Mas o entusiasmo diminuiu quando Brost percebeu que “a conversa era sempre a mesma”.
“Os números variavam, mas o conceito era sempre igual: vamos ganhar mais dinheiro.”
No fim, ele fez uma pergunta a um cliente: “Como as vidas das pessoas mudariam se fizéssemos aquilo? Todo mundo me encarou como se eu fosse um alienígena”, diz.
Aquela reunião foi o ponto de inflexão que o levou a trabalhar com fundações e organizações sem fins lucrativos.
Em maio, ele comprou e se tornou presidente do Spark Policy Institute, em Denver (EUA). O instituto ajuda agências do governo, instituições de caridade e outras organizações sem fins lucrativos a criar estratégias operacionais melhores.
Ele comanda uma equipe de 23 pessoas e está se ajustando a uma nova forma de trabalhar.

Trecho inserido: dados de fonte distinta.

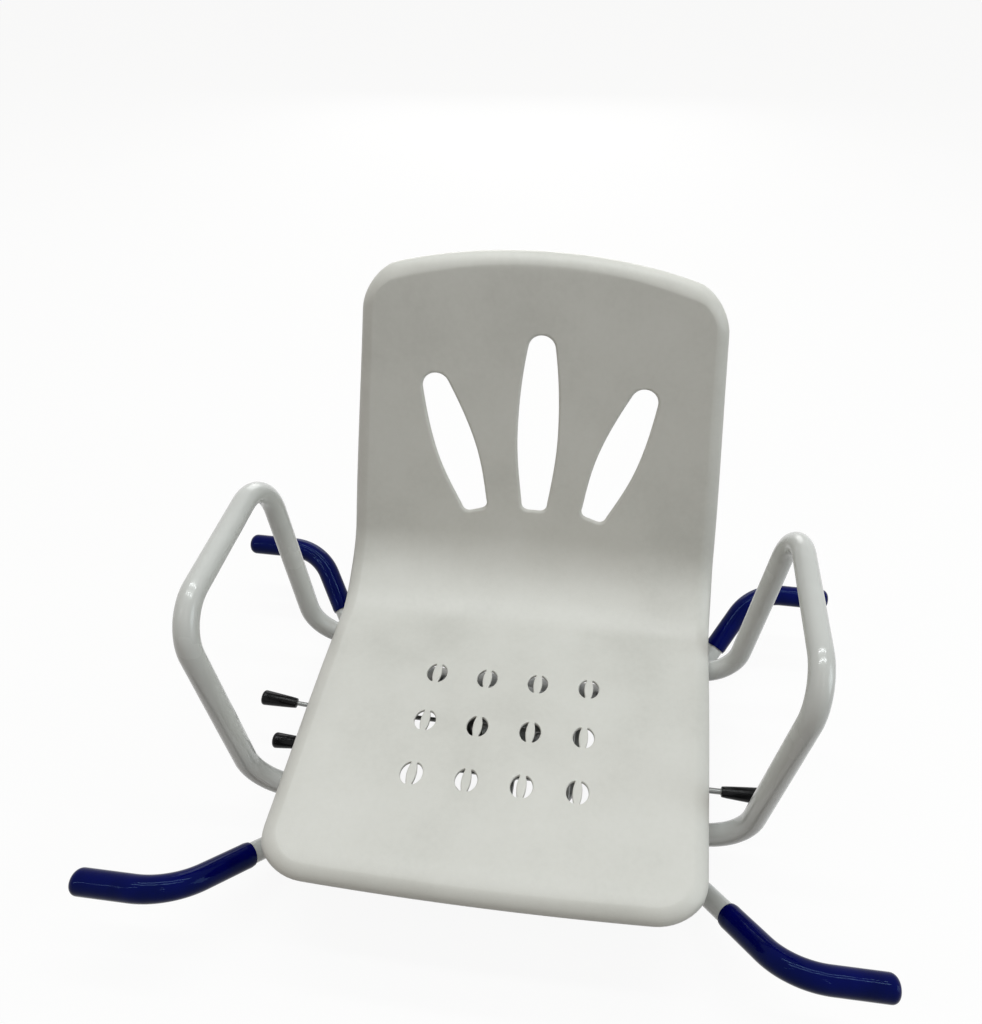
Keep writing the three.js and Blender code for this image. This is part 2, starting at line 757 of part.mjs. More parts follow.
// A flat strip with round corners, lying along X
function stripPlate({ halfX, halfY, cornerRadius }, thickness) {
  const outline = new THREE.Shape();
  const corners = [[1, 1], [-1, 1], [-1, -1], [1, -1]];
  corners.forEach(([sx, sy], k) => {
    const start = k * (Math.PI / 2);
    const centre = [sx * (halfX - cornerRadius), sy * (halfY - cornerRadius)];
    outline.absarc(...centre, cornerRadius, start, start + Math.PI / 2);
  });
  outline.closePath();
  return extruded(outline, thickness, 4);
}

// Cutters for the two windows in front of the pivot, either side of the front lock pin
function windowCutters(thickness) {
  const { innerX, outerX, nearY, farY, margin } = plateWindow;
  const [lowZ, highZ] = [-cutOverrun, thickness + cutOverrun];
  const within = bar(slideRing.innerRadius - margin, lowZ, highZ, 32);
  return [-1, 1].map((side) => {
    const [lowX, highX] = side > 0 ? [innerX, outerX] : [-outerX, -innerX];
    return overlap(block([lowX, farY, lowZ], [highX, nearY, highZ]), within);
  });
}

// A round plate under the slide ring, with a strip at its front and rear that bolts to a base tube
function lowerSwivelPlate() {
  const { thickness, overhang, neckHalfX } = lowerPlate;
  const disc = bar(slideRingRadius + overhang, 0, thickness, 32);
  const neck = block([-neckHalfX, -base.crossY, 0], [neckHalfX, base.crossY, thickness]);
  const strips = [-base.crossY, base.crossY].map((y) => stripPlate(footStrip, thickness).translate(0, y, 0));
  const holeAt = (radius, x, y) => drill(radius, -cutOverrun, thickness + cutOverrun).translate(x, y, 0);
  const drills = [holeAt(pivot.radius, 0, 0)];
  for (const x of [-baseBolt.x, baseBolt.x]) {
    for (const y of [-base.crossY, base.crossY]) drills.push(holeAt(m6.radius, x, y));
  }
  return cut(join([disc, neck, ...strips, ...lockLugs()]), [...drills, ...windowCutters(thickness)]);
}

// Pairs of lugs on the lower plate that hold each lock pin's tip between them at every quarter turn
function lockLugs() {
  const near = pin.radius + touchGap;
  const far = near + lug.thickness;
  const topZ = lowerPlate.thickness + lug.height;
  const lugs = [];
  for (const [x, y] of pinPlaces) {
    const reach = Math.hypot(x, y);
    for (let quarter = 0; quarter < 4; quarter += 1) {
      for (const [low, high] of [[near, far], [-far, -near]]) {
        const upstand = block([reach - lug.halfLength, low, lowerPlate.thickness / 2],
          [reach + lug.halfLength, high, topZ]);
        lugs.push(upstand.rotateZ(Math.atan2(y, x) + quarter * (Math.PI / 2)));
      }
    }
  }
  return lugs;
}

function upperSwivelPlate() {
  const { thickness } = upperPlate;
  const radius = slideRingRadius + upperPlate.overhang;
  const holeAt = (size, x, y) => drill(size, -cutOverrun, thickness + cutOverrun).translate(x, y, 0);
  const pinHoles = pinPlaces.map(([x, y]) => holeAt(pin.radius, x, y));
  const bushHole = holeAt(pivot.radius + touchGap + pivot.bushWall, 0, 0);
  return cut(bar(radius, 0, thickness, 32), [bushHole, ...pinHoles, ...windowCutters(thickness)]);
}

// Fasteners

const hexSides = 6;

function hexBolt(headRadius, headHeight, shankRadius, shankLength) {
  return join([
    bar(headRadius, 0, headHeight, hexSides),
    bar(shankRadius, -shankLength, headHeight / 2, 10),
  ]);
}

function hexNut(radius, height, boreRadius) {
  return cut(bar(radius, 0, height, hexSides), [drill(boreRadius, -cutOverrun, height + cutOverrun)]);
}

// A round head on top of a shank, the head's seat at z = 0
function roundHeadPin(headRadius, headHeight, shankRadius, shankLength, sides = 10) {
  return turned([[0, -shankLength], [shankRadius, -shankLength], [shankRadius, 0], [headRadius, 0],
    [headRadius, headHeight / 2], [headRadius / 2, headHeight], [0, headHeight]], sides);
}

// Lock levers

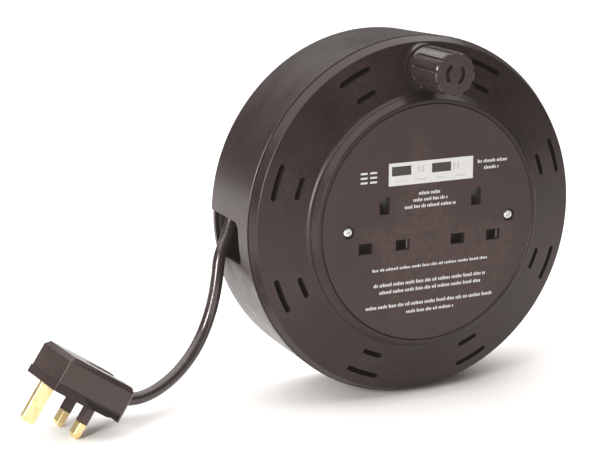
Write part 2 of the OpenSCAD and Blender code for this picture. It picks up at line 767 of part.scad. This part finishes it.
module fuse_clips() color("goldenrod") on_plug() for (y = [fuse_y + 1.5, fuse_y + fuse_len - 3.5])
    translate([pin_pitch / 2, y, 0]) difference() {
        translate([0, 1, 0]) block([fuse_clip_w, 2], fuse_z - 1, -pin_root);
        translate([0, -cut, fuse_z]) rotate([-90, 0, 0]) post(fuse_r, 0, 4);
    }

module plug_cord_grip() color([0.85, 0.83, 0.78]) on_plug() translate([0, grip_y, plug_cord_z - cord_r])
    difference() {
        block([21.5, 5.2], -grip_t, 0);
        for (s = [-1, 1]) translate([s * grip_post_x, 0, 0]) post(1.3, -grip_t - cut, cut);
    }

module grip_screws() color("silver") on_plug() for (s = [-1, 1])
    translate([s * grip_post_x, grip_y, plug_cord_z - cord_r - grip_t])
        rotate([180, 0, 0]) cross_screw(2, 1.2, 1.1, 6);

module plug_cover_screw() color("silver") on_plug()
    translate([0, cover_screw_y, -1.6]) cross_screw(2, 1.3, 1.1, 12);

rear_case();
spindle_washer();
spindle_screw();
front_flange();
spool_drum();
drum_screws();
wound_cord();
socket_panel();
panel_screws();
rating_label();
socket_base();
base_screws();
earth_bar();
line_bar();
neutral_bar();
terminal_screws();
cord_tail();
core_line();
core_neutral();
core_earth();
cord_clamp();
clamp_screws();
knob_stud();
knob_washer();
knob_screw();
winding_knob();
knob_cap();
shutter_left();
shutter_right();
spring_left();
spring_right();
supply_cord();
plug_base();
plug_cover();
plug_earth_pin();
plug_line_pin();
plug_neutral_pin();
pin_sleeves();
plug_fuse();
fuse_clips();
plug_cord_grip();
grip_screws();
plug_cover_screw();
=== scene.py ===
# The looks of a cassette extension cord reel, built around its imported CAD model. Metres, +Z up.
import json
import math
import bmesh
import bpy
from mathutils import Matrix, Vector


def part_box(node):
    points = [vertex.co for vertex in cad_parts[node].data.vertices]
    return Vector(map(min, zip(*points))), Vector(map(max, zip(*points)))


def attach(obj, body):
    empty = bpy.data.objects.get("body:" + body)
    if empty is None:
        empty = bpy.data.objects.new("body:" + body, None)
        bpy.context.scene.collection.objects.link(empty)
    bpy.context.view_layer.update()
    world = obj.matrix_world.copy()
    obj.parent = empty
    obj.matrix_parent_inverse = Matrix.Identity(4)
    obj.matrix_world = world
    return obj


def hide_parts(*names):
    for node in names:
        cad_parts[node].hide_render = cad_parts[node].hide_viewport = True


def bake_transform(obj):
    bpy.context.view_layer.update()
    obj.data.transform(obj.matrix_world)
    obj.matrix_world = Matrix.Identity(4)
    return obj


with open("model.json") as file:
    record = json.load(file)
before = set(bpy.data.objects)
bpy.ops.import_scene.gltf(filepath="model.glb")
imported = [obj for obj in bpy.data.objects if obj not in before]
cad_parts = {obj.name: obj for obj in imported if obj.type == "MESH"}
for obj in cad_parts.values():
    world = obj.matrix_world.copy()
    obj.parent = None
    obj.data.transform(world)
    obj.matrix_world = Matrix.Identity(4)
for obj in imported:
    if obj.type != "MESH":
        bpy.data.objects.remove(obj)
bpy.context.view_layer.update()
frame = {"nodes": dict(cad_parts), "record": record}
nodes = frame["nodes"]

MM = 0.001
PANEL_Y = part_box("socket_panel")[0][1]
AXIS_Z = 0.0995     # The spool's axis above the floor
CORD_D = 0.0068
CORD_R = CORD_D / 2


def link(obj):
    bpy.context.scene.collection.objects.link(obj)
    return obj


def on_face(x, up, out=0.0):
    """A point on the socket panel's face, in millimetres: right of the axis, above it, and out of it."""
    return Vector((x * MM, PANEL_Y - out * MM, AXIS_Z + up * MM))


# ---- Camera ----

# The photograph's viewing angle: degrees that the camera looks down, and degrees that it turns from +Y
CAMERA_PLACE = (-0.4916, -0.8723, 0.3298)
CAMERA_DOWN = 13.42
CAMERA_TURN = -26.02
LENS = 112.9
SENSOR = 36


def make_camera():
    data = bpy.data.cameras.new("camera")
    data.sensor_width = SENSOR
    data.lens = LENS
    data.clip_start = 0.05
    data.clip_end = 20
    camera = link(bpy.data.objects.new("camera", data))
    camera.location = CAMERA_PLACE
    camera.rotation_euler = (math.radians(90 - CAMERA_DOWN), 0, math.radians(CAMERA_TURN))
    bpy.context.scene.camera = camera


make_camera()


# ---- Materials ----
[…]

“Mudei de rumo quando me tornei um tanto cínico em relação ao foco exclusivo no lucro”, diz Brost. “Muitos de meus clientes se concentram nisso, mas com o aumento dos lucros a vida das pessoas não melhora.”
Segundo o empreendedor, a virada mais importante não foi dirigir uma empresa nova, mas decidir trabalhar partindo de valores diferentes.
Para ele, escolher comprar e dirigir o Spark “foi uma das maiores mudanças de rumo que realizei na vida, e me permitiu fazer o que faço bem”.